Introducing a creative practitioner to work with civil society groups can widen their processes and goals in ways that inspire engagement with social and environmental sustainability. However, there are important differences across context, where expanding reflection about the significance of an activity, such as motivating a cycling club to consider town planning from a cyclist’s perspective, functions differently to teaching people about preparedness using arts techniques. Here, again, key moments offered an analysis point where transformational learning could occur.

*the University of Sussex policy for its Strategic Research Programmes required already-funded investigators to fund their own time. This led to time constraints across most teams, including ours, thereby also constraining the potential for interdisciplinarity.

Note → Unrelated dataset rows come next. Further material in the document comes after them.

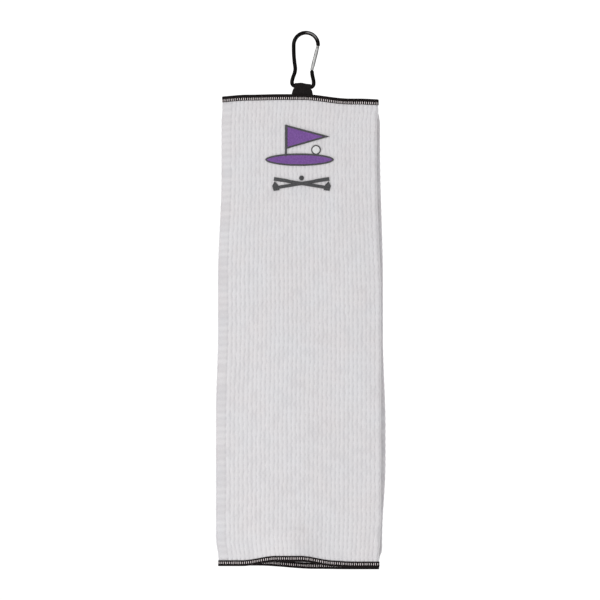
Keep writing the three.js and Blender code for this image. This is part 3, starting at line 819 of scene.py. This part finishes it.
def weave_height(u, v, ribbed):
    """0 in the weave's deepest corner and 1 on a rib. Ribs are broad with narrow grooves between
    them, and lower bars cross the grooves once a row."""
    rib = np.abs(np.sin(PI * u)) ** RIB_ROUNDNESS * ribbed
    bar = 0.5 + 0.5 * np.cos(2 * PI * v)
    bar_height = BAR_HEIGHT * bar * ribbed + (0.40 + 0.36 * bar) * (1 - ribbed)
    height = rib + (1 - rib) * bar_height
    return height * (1 - RIB_DIP * bar * rib) + PUFF * from_lattice(puff, u, v) * height


def column_set(part, first=0, last=None):
    """Shares, rib coordinates and ribbed weights of the columns of one part, from rib first to last."""
    ribs = RIBS[part]
    last = ribs if last is None else last
    steps = 8 if "fold" in part else RIB_STEPS
    local = np.arange(first * steps, last * steps + 1) / steps
    return [(part, u / ribs, FIRST_RIB[part] + u, 1.0, 0.0) for u in local]


def edge_columns(part):
    """Columns of an unribbed strip, with how far each is from the free edge."""
    front = part == "front_edge"
    columns = []
    for d in (0.0, 0.1, 0.35, 0.8, 1.3, 1.8, 2.3, 3.0, 4.2, 5.6, 7.0, 8.4, 9.4, 10.1, EDGE):
        share, rib = (d / EDGE, 0.0) if front else (1 - d / EDGE, float(LINES - 1))
        columns.append((part, share, rib, float(smoothstep(d, 8.8, EDGE)), d))
    return columns if front else columns[::-1]


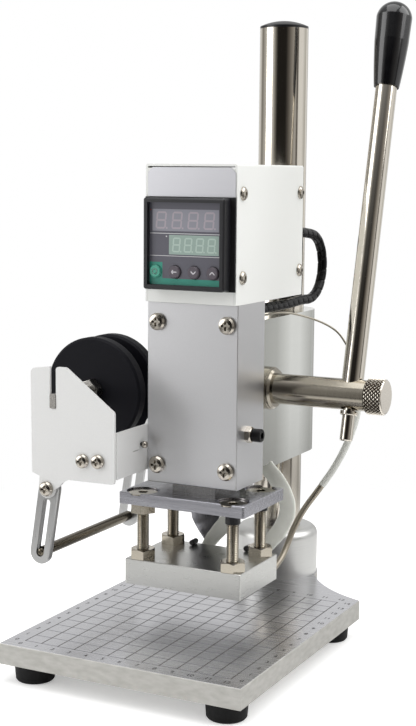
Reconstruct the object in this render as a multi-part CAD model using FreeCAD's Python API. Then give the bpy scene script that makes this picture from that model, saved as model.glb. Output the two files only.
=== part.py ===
import FreeCAD, Part
import math
import os

os.makedirs("parts", exist_ok=True)
V = FreeCAD.Vector
X_AXIS, Y_AXIS, Z_AXIS = V(1, 0, 0), V(0, 1, 0), V(0, 0, 1)

# Millimetres. X to the right, Y to the back, Z up; the origin is on the table top below the stamp axis.

# Base plate and its feet
PLATE_T = 11.0
PLATE_HALF_X = 70.0
PLATE_FRONT_Y = -95.0
FLARE_R = 82.0
FLARE_BEHIND = 38.6
TONGUE_EDGE = 0.6
FOOT_TOP_R = 11.0
FOOT_LOW_R = 10.3
FOOT_H = 10.0
FOOT_X = 56.2
FOOT_Y = (-81.5, 53.0)

# Column, its collar and cap
COL_Y = 102.4
COL_R = 14.4
COL_BORE_R = 11.4
COL_TOP = 329.0
COLLAR_R = 25.2
COLLAR_STRAIGHT = 23.5
COLLAR_H = 28.8
COLLAR_TOP_R = 18.6
SEAT_DEEP = 0.6
SEAT_GAP = 0.05
SWIVEL_GAP = 0.05
SLIDE_GAP = 0.04
CAP_H = 4.6

# Head
HEAD_HALF_X = 27.25
HEAD_FRONT = -13.3
HEAD_MID = 20.4
HEAD_LOW = 75.3
HEAD_TOP = 175.0
COVER_T = 3.0
REAR_HALF_X = HEAD_HALF_X - 6.25
REAR_LOW = 77.0
REAR_TOP = 163.0
COVER_SCREW_X = HEAD_HALF_X - 6.25
COVER_SCREW_Z = (85.2, 164.1)
WIRE_X, WIRE_Y, WIRE_R = HEAD_HALF_X - 6.75, 13.0, 4.0
BUNDLE_Z = 169.5
BUNDLE_R = 2.9
WIRE_LOW = 165.65

# Ram and its drive
RAM_HALF_X = 13.0
RAM_FRONT = -10.2
RAM_TOP = 170.0
MODULE = 1.5
TEETH = 18
PRESSURE_ANGLE = 20.0
SHAFT_Y = 33.4
SHAFT_Z = 125.0
SHAFT_R = 8.5
SHAFT_END_X = 83.3
GEAR_HALF = 12.0
BACKLASH = 0.16
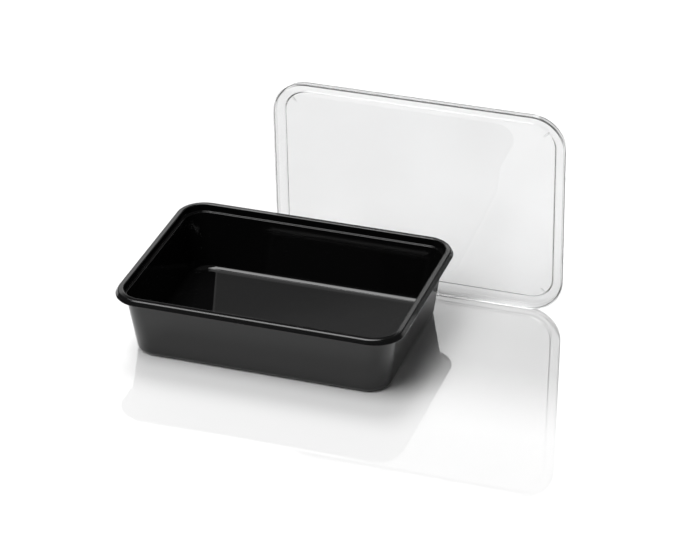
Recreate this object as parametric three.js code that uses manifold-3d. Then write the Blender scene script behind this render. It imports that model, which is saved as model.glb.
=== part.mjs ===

Awareness of how to work with others across perspectives has a recursive power that enables the transformative thinking that leads to new ambitions and relations. This transformation has a strong relation with the cultural change needed for attending to SDG ambitions of Climate Action and related goals. Both projects, in analysing practice, show how changes might be achieved. 

Related work

  • Literature review (not published): A brief overview of design: Framing problems and/whilst addressing sustainability issues.
  • A bid to Leverhulme on sustainability trade-offs, problem definition and cultures of research was submitted.
  • An academic paper was submitted on the same topic (above), focusing on negotiating priorities on complexity in articulating sustainability problems, e.g. Ecology and Society, Design Issues.